**Goal**
Reproduce the full listing that appears beneath this instruction exactly.

**Data provided**
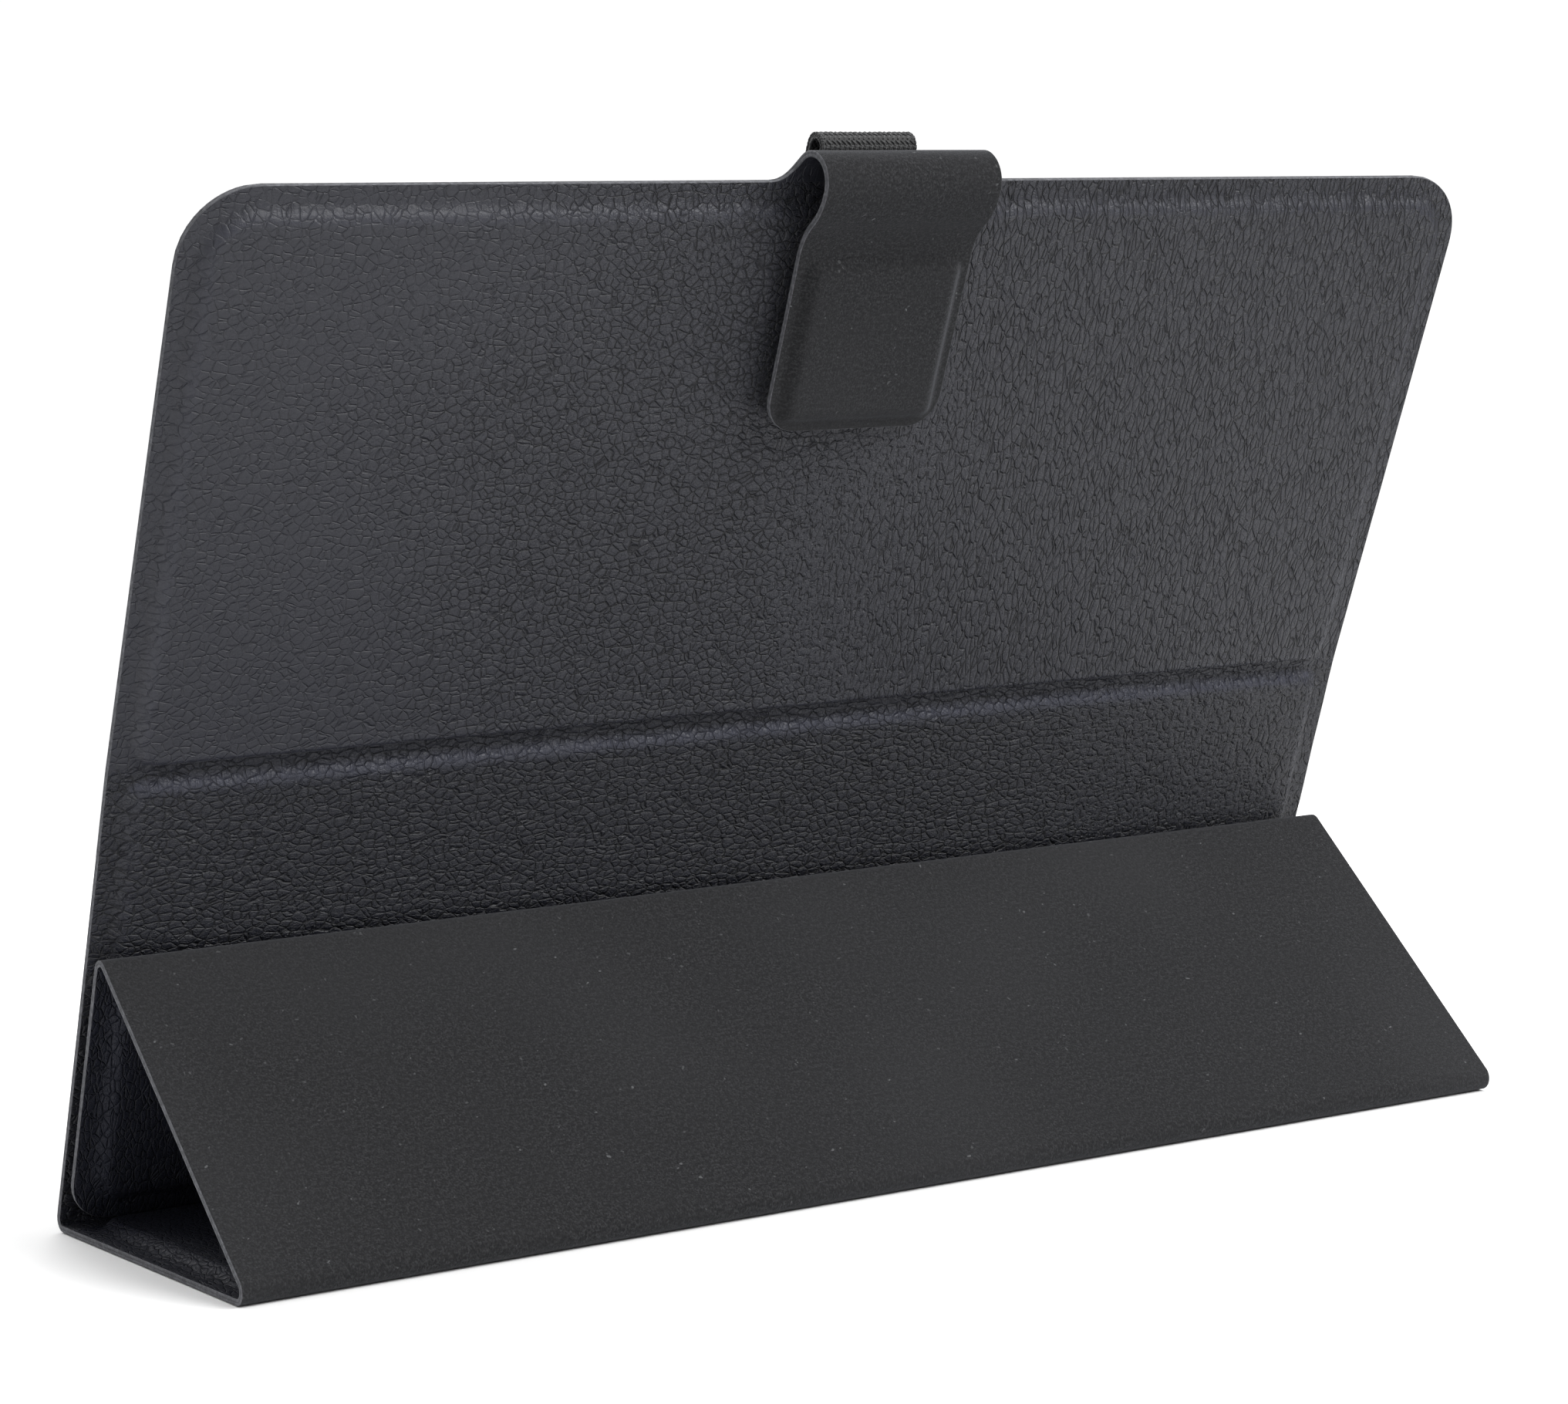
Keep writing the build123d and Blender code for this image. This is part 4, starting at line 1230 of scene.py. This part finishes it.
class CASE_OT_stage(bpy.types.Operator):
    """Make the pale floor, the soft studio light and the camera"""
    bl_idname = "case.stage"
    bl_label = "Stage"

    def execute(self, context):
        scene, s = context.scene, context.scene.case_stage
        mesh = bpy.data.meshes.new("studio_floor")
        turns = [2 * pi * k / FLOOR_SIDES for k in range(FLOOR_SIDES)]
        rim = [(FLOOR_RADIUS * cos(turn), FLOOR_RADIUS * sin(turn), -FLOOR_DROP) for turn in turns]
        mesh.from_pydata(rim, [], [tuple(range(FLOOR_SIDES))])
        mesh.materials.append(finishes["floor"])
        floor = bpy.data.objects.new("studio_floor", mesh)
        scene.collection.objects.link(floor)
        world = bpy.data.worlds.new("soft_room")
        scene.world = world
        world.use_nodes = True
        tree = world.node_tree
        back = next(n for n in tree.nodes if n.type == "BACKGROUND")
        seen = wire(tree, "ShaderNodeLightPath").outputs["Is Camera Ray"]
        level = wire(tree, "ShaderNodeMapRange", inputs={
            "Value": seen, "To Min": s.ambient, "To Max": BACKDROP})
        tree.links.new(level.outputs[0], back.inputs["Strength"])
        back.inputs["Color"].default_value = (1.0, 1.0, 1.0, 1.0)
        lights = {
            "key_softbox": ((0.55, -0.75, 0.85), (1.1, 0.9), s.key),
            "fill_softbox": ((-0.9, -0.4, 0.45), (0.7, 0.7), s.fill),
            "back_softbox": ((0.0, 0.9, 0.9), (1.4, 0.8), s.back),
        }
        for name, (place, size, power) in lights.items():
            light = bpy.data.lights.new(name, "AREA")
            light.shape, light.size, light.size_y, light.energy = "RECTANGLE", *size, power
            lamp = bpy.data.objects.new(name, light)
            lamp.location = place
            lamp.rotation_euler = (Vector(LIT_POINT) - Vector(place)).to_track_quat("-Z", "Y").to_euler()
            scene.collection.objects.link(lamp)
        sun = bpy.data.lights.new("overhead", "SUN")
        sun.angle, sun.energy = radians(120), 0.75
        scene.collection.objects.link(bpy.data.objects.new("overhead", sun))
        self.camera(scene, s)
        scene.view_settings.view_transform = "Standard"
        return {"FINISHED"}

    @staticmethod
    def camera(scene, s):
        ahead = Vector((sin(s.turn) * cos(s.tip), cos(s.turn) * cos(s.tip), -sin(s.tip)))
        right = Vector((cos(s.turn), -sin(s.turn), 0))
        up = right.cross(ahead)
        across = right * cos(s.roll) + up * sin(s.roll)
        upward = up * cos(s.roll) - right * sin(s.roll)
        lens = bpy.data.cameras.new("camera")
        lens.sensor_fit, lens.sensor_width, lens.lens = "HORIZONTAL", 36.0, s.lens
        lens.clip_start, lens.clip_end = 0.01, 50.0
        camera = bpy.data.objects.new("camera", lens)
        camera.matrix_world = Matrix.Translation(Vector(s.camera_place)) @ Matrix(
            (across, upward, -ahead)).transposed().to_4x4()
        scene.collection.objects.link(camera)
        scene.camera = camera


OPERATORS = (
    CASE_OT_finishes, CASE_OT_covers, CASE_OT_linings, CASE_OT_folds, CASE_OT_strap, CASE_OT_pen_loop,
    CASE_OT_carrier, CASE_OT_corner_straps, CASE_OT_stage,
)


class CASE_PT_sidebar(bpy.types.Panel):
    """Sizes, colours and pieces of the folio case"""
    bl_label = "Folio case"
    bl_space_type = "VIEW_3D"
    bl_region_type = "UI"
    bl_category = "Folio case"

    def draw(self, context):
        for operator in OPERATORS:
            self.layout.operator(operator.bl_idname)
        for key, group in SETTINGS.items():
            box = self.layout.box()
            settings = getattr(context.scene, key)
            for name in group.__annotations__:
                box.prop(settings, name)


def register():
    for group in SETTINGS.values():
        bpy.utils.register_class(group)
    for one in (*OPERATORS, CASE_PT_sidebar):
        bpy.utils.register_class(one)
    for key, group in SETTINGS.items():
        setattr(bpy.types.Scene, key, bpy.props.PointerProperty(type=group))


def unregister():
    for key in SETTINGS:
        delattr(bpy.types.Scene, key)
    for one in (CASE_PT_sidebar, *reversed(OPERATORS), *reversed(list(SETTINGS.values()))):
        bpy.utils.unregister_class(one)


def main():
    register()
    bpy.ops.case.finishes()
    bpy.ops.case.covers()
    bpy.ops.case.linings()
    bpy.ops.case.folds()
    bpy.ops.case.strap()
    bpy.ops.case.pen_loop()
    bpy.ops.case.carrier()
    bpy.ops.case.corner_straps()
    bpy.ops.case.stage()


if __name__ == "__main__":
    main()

**Exercise response**
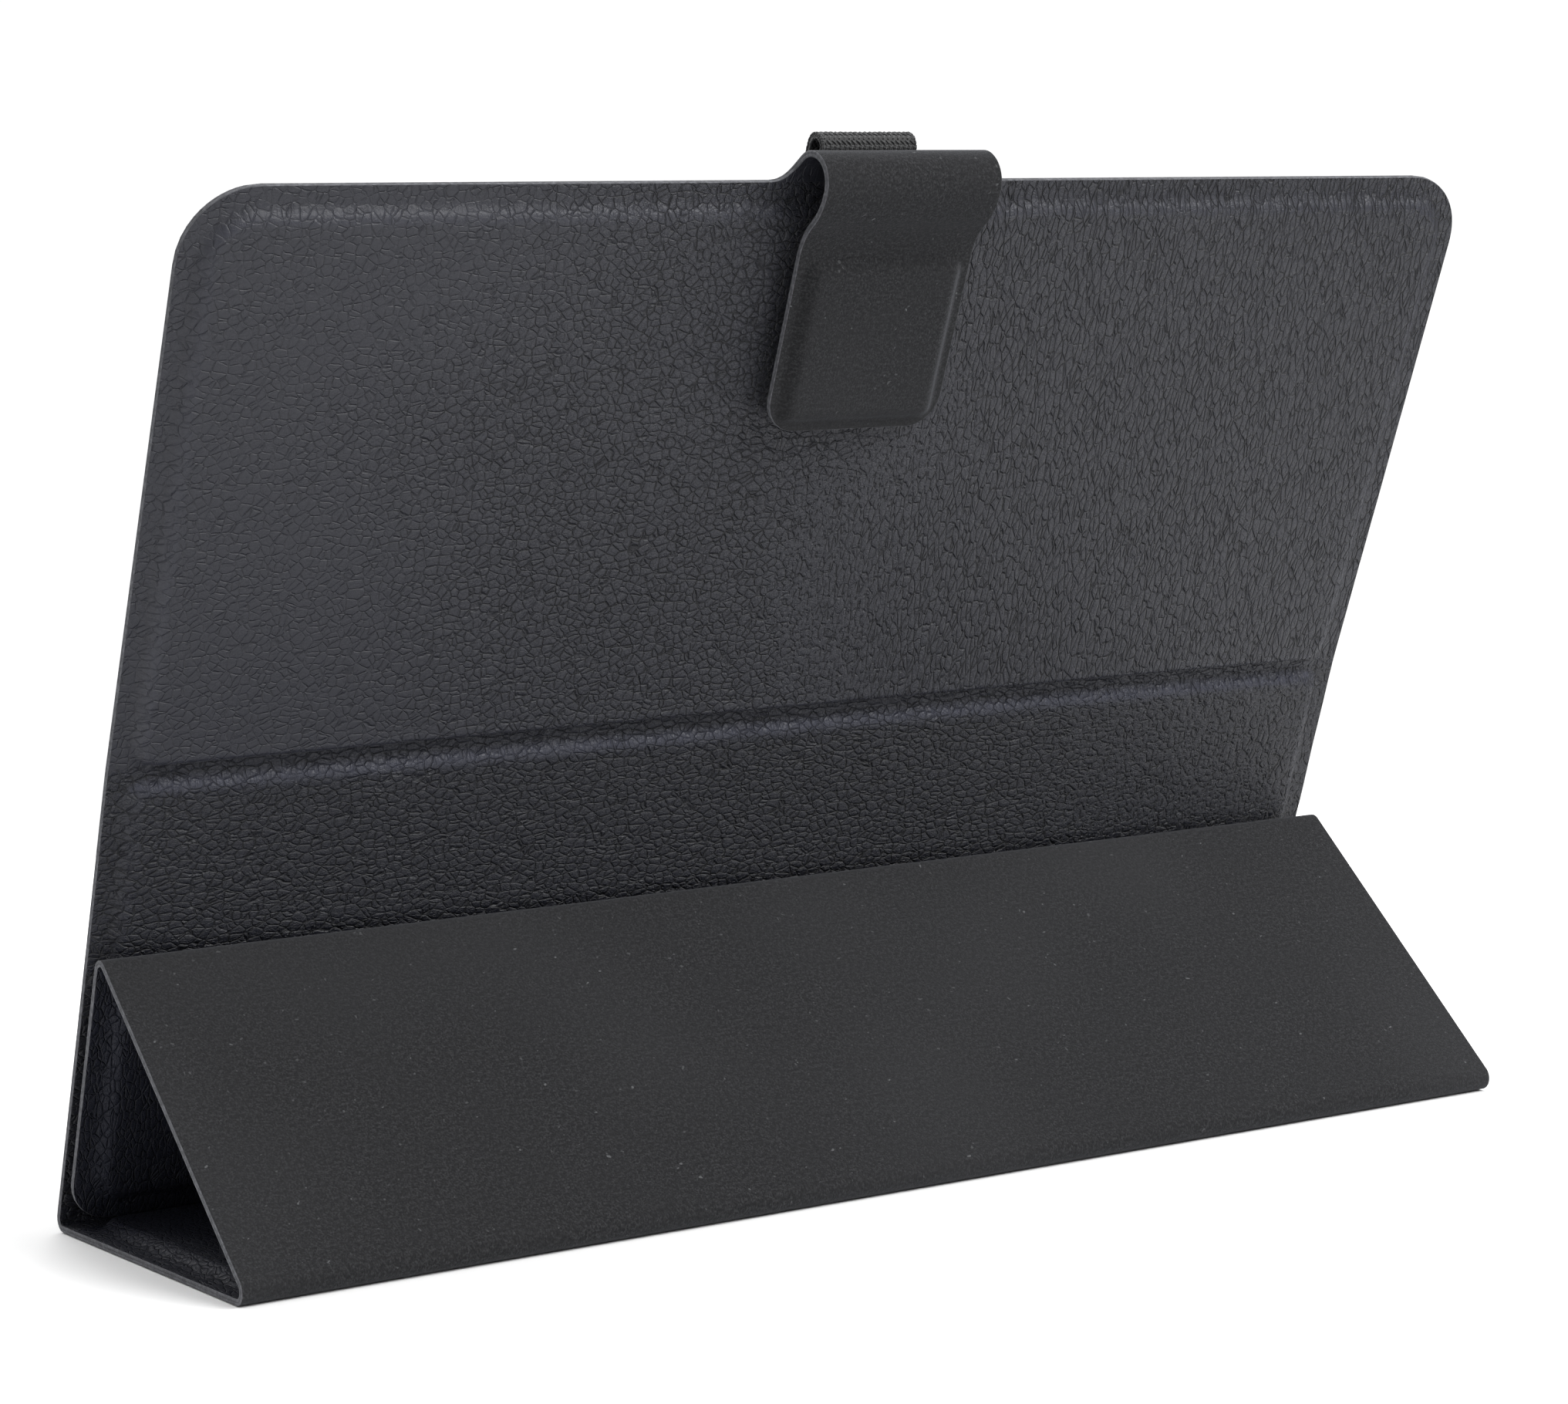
Keep writing the build123d and Blender code for this image. This is part 4, starting at line 1230 of scene.py. This part finishes it.
class CASE_OT_stage(bpy.types.Operator):
    """Make the pale floor, the soft studio light and the camera"""
    bl_idname = "case.stage"
    bl_label = "Stage"

    def execute(self, context):
        scene, s = context.scene, context.scene.case_stage
        mesh = bpy.data.meshes.new("studio_floor")
        turns = [2 * pi * k / FLOOR_SIDES for k in range(FLOOR_SIDES)]
        rim = [(FLOOR_RADIUS * cos(turn), FLOOR_RADIUS * sin(turn), -FLOOR_DROP) for turn in turns]
        mesh.from_pydata(rim, [], [tuple(range(FLOOR_SIDES))])
        mesh.materials.append(finishes["floor"])
        floor = bpy.data.objects.new("studio_floor", mesh)
        scene.collection.objects.link(floor)
        world = bpy.data.worlds.new("soft_room")
        scene.world = world
        world.use_nodes = True
        tree = world.node_tree
        back = next(n for n in tree.nodes if n.type == "BACKGROUND")
        seen = wire(tree, "ShaderNodeLightPath").outputs["Is Camera Ray"]
        level = wire(tree, "ShaderNodeMapRange", inputs={
            "Value": seen, "To Min": s.ambient, "To Max": BACKDROP})
        tree.links.new(level.outputs[0], back.inputs["Strength"])
        back.inputs["Color"].default_value = (1.0, 1.0, 1.0, 1.0)
        lights = {
            "key_softbox": ((0.55, -0.75, 0.85), (1.1, 0.9), s.key),
            "fill_softbox": ((-0.9, -0.4, 0.45), (0.7, 0.7), s.fill),
            "back_softbox": ((0.0, 0.9, 0.9), (1.4, 0.8), s.back),
        }
        for name, (place, size, power) in lights.items():
            light = bpy.data.lights.new(name, "AREA")
            light.shape, light.size, light.size_y, light.energy = "RECTANGLE", *size, power
            lamp = bpy.data.objects.new(name, light)
            lamp.location = place
            lamp.rotation_euler = (Vector(LIT_POINT) - Vector(place)).to_track_quat("-Z", "Y").to_euler()
            scene.collection.objects.link(lamp)
        sun = bpy.data.lights.new("overhead", "SUN")
        sun.angle, sun.energy = radians(120), 0.75
        scene.collection.objects.link(bpy.data.objects.new("overhead", sun))
        self.camera(scene, s)
        scene.view_settings.view_transform = "Standard"
        return {"FINISHED"}

    @staticmethod
    def camera(scene, s):
        ahead = Vector((sin(s.turn) * cos(s.tip), cos(s.turn) * cos(s.tip), -sin(s.tip)))
        right = Vector((cos(s.turn), -sin(s.turn), 0))
        up = right.cross(ahead)
        across = right * cos(s.roll) + up * sin(s.roll)
        upward = up * cos(s.roll) - right * sin(s.roll)
        lens = bpy.data.cameras.new("camera")
        lens.sensor_fit, lens.sensor_width, lens.lens = "HORIZONTAL", 36.0, s.lens
        lens.clip_start, lens.clip_end = 0.01, 50.0
        camera = bpy.data.objects.new("camera", lens)
        camera.matrix_world = Matrix.Translation(Vector(s.camera_place)) @ Matrix(
            (across, upward, -ahead)).transposed().to_4x4()
        scene.collection.objects.link(camera)
        scene.camera = camera


OPERATORS = (
    CASE_OT_finishes, CASE_OT_covers, CASE_OT_linings, CASE_OT_folds, CASE_OT_strap, CASE_OT_pen_loop,
    CASE_OT_carrier, CASE_OT_corner_straps, CASE_OT_stage,
)


class CASE_PT_sidebar(bpy.types.Panel):
    """Sizes, colours and pieces of the folio case"""
    bl_label = "Folio case"
    bl_space_type = "VIEW_3D"
    bl_region_type = "UI"
    bl_category = "Folio case"

    def draw(self, context):
        for operator in OPERATORS:
            self.layout.operator(operator.bl_idname)
        for key, group in SETTINGS.items():
            box = self.layout.box()
            settings = getattr(context.scene, key)
            for name in group.__annotations__:
                box.prop(settings, name)


def register():
    for group in SETTINGS.values():
        bpy.utils.register_class(group)
    for one in (*OPERATORS, CASE_PT_sidebar):
        bpy.utils.register_class(one)
    for key, group in SETTINGS.items():
        setattr(bpy.types.Scene, key, bpy.props.PointerProperty(type=group))


def unregister():
    for key in SETTINGS:
        delattr(bpy.types.Scene, key)
    for one in (CASE_PT_sidebar, *reversed(OPERATORS), *reversed(list(SETTINGS.values()))):
        bpy.utils.unregister_class(one)


def main():
    register()
    bpy.ops.case.finishes()
    bpy.ops.case.covers()
    bpy.ops.case.linings()
    bpy.ops.case.folds()
    bpy.ops.case.strap()
    bpy.ops.case.pen_loop()
    bpy.ops.case.carrier()
    bpy.ops.case.corner_straps()
    bpy.ops.case.stage()


if __name__ == "__main__":
    main()